Muranos get a 5 star crash rating. They get over 20mpg. They are marketed as a crossover SUV just like most of the newer crossovers that are an SUV/stationwagon blend.
Hey, I can call a tricycle an SUV if I'm a car company. If you can't tell the difference between a truck chassis and an nontruck chassis, then God bless you. A Nissan Murano is marketed as an SUV but it's actually a jacked-up hatchback. For a lot of the models, it's only a marketing definition.
Are you implying most SUVs are built on a car chassis? Not sure I understand this post.
my first degree is in International Econ. yes you are right its elasticity versus inelasticity.
Actually, the OP's usage was correct...gasoline is an inelastic good in that over observable ranges, unit increases in price produce less than a proportional decrease in demand.

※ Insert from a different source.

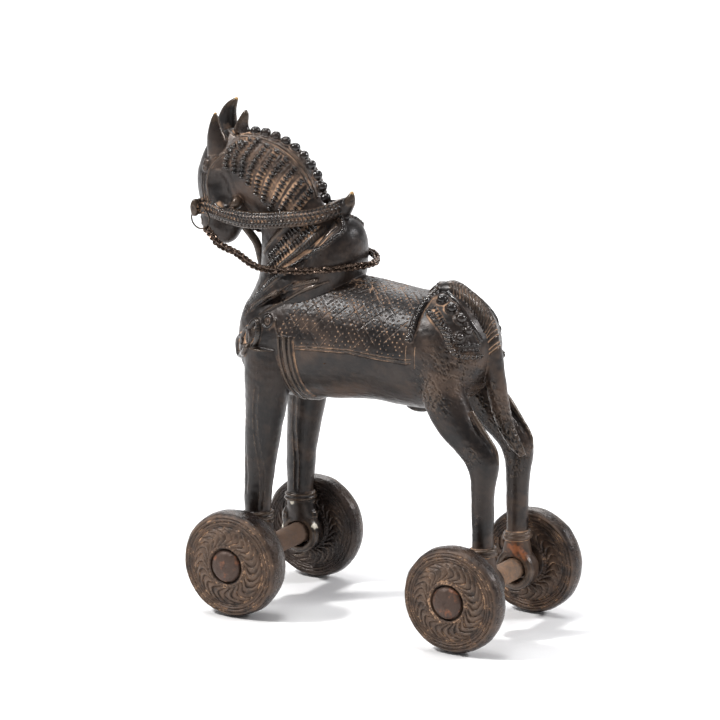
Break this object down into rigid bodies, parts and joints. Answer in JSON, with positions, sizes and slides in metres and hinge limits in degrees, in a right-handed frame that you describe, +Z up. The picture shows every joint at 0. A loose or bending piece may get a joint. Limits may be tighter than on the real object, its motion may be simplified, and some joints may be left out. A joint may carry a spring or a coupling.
{
  "type": "horse statuette on wheels",
  "caption": "Cast bronze horse statuette with beaded mane, braided reins and a link chain, standing on wheels that turn on two loose iron axles.",
  "frame": {"origin": "middle of the base, on the surface that the wheels stand on, under the middle of the horse without its loose chain", "axes": "+Z up, -X towards the horse's head, -Y towards the horse's left side"},
  "size_m": [0.207, 0.104, 0.2598],
  "materials": {
    "bronze": "dark brown patina, worn semi-gloss, tan earth in the recesses",
    "wheel_bronze": "brown patina, matt, earth-filled relief",
    "rusty_iron": "rough, rusty",
    "bronze_wire": "dark drawn wire, semi-gloss",
    "chain_bronze": "worn round links",
    "fired_clay": "rough fired clay"
  },
  "bodies": {
    "horse": {"horse_casting": "bronze", "clay_core": "fired_clay", "core_pin_left": "rusty_iron", "core_pin_right": "rusty_iron", "rein_chain": "chain_bronze"},
    "front_axle": {"front_axle": "rusty_iron"},
    "rear_axle": {"rear_axle": "rusty_iron"},
    "wheel_front_left": {"wheel_front_left": "wheel_bronze"},
    "wheel_front_right": {"wheel_front_right": "wheel_bronze"},
    "wheel_rear_left": {"wheel_rear_left": "wheel_bronze"},
    "wheel_rear_right": {"wheel_rear_right": "wheel_bronze"},
    "bit_ring_left": {"bit_ring_left": "bronze_wire"},
    "bit_ring_right": {"bit_ring_right": "bronze_wire"}
  },
  "joints": [
    {"name": "front_axle_spin", "type": "hinge", "parent": "horse", "child": "front_axle", "pos_m": [-0.0545, 0, 0.028], "axis": [0, 1, 0], "continuous": true},
    {"name": "rear_axle_spin", "type": "hinge", "parent": "horse", "child": "rear_axle", "pos_m": [0.0755, 0, 0.028], "axis": [0, 1, 0], "continuous": true},
    {"name": "wheel_front_left_spin", "type": "hinge", "parent": "front_axle", "child": "wheel_front_left", "pos_m": [-0.0545, -0.0413, 0.028], "axis": [0, 1, 0], "continuous": true},
    {"name": "wheel_front_right_spin", "type": "hinge", "parent": "front_axle", "child": "wheel_front_right", "pos_m": [-0.0545, 0.0413, 0.028], "axis": [0, 1, 0], "continuous": true},
    {"name": "wheel_rear_left_spin", "type": "hinge", "parent": "rear_axle", "child": "wheel_rear_left", "pos_m": [0.0755, -0.0413, 0.028], "axis": [0, 1, 0], "continuous": true},
    {"name": "wheel_rear_right_spin", "type": "hinge", "parent": "rear_axle", "child": "wheel_rear_right", "pos_m": [0.0755, 0.0413, 0.028], "axis": [0, 1, 0], "continuous": true},
    {"name": "bit_ring_left_swing", "type": "hinge", "parent": "horse", "child": "bit_ring_left", "pos_m": [-0.09799, -0.0065, 0.20303], "axis": [0.5592, 0, -0.829], "range_deg": [-12, 14]},
    {"name": "bit_ring_right_swing", "type": "hinge", "parent": "horse", "child": "bit_ring_right", "pos_m": [-0.09799, 0.0195, 0.20303], "axis": [-0.5592, 0, 0.829], "range_deg": [-12, 14]}
  ]
}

The demand curve for gasoline is actually a fairly interesting one, in that in functional terms, it may be indeterminate outside of relatively narrow ranges. It is certainly the case for example that relative price-elasticities vary dependent on timing. If one introduces a short-term price increase from say 300/gal to 350/gal in one great leap, demand will decrease noticably, but if one introduces the same increase over a series of narrowly separated 5-cent increments, demand will decrease by less. Some suggest that this effect motivates a pump price that is ever changing over relatively small increments such that consumers cannot become too acclimated to the actual cost of gasoline at any particular price. This type of market-segmentation by confusion would work to the advantage of oil companies by allowing them to maximize total revenue by manipulating what are in effect a calculated series of surcharges and rebates. Such a system would work entirely to the detriment of consumers and of society as a whole of course, but in a free market economy, neither of those entities actually matters for very much...
Last edited by saganista; 12-28-2007 at 01:43 PM..
The thing is, you can get ethanol from any cellulosic plant source, like switchgrass, sugar cane, even hemp. Why the discussion always focuses just on corn, I'm not sure. If corn isn't an economical means of producing fuel, other methods do exist.
Mostly because the technology re corn is already in place and being used. It's also popular with farmers. The technology for cellulosic ethanol production is still in the latter stages of development. Although Range Fuels broke ground in November to construct a celluslosic plant in Georgia, actual mass-production of ethanol from switchgrass, cordgrass, hemp, etc. is still a ways away...
What about all the macho Italians puttering around Rome on scooters. Macho, baby, macho! Economics trumps image every time.
Heck...Romans aren't macho! Bunch of wine-drinking euro-phonies and ladies-man wannabe's. When's the last time you saw some Roman guy twirling around town carrying a chain-saw!!!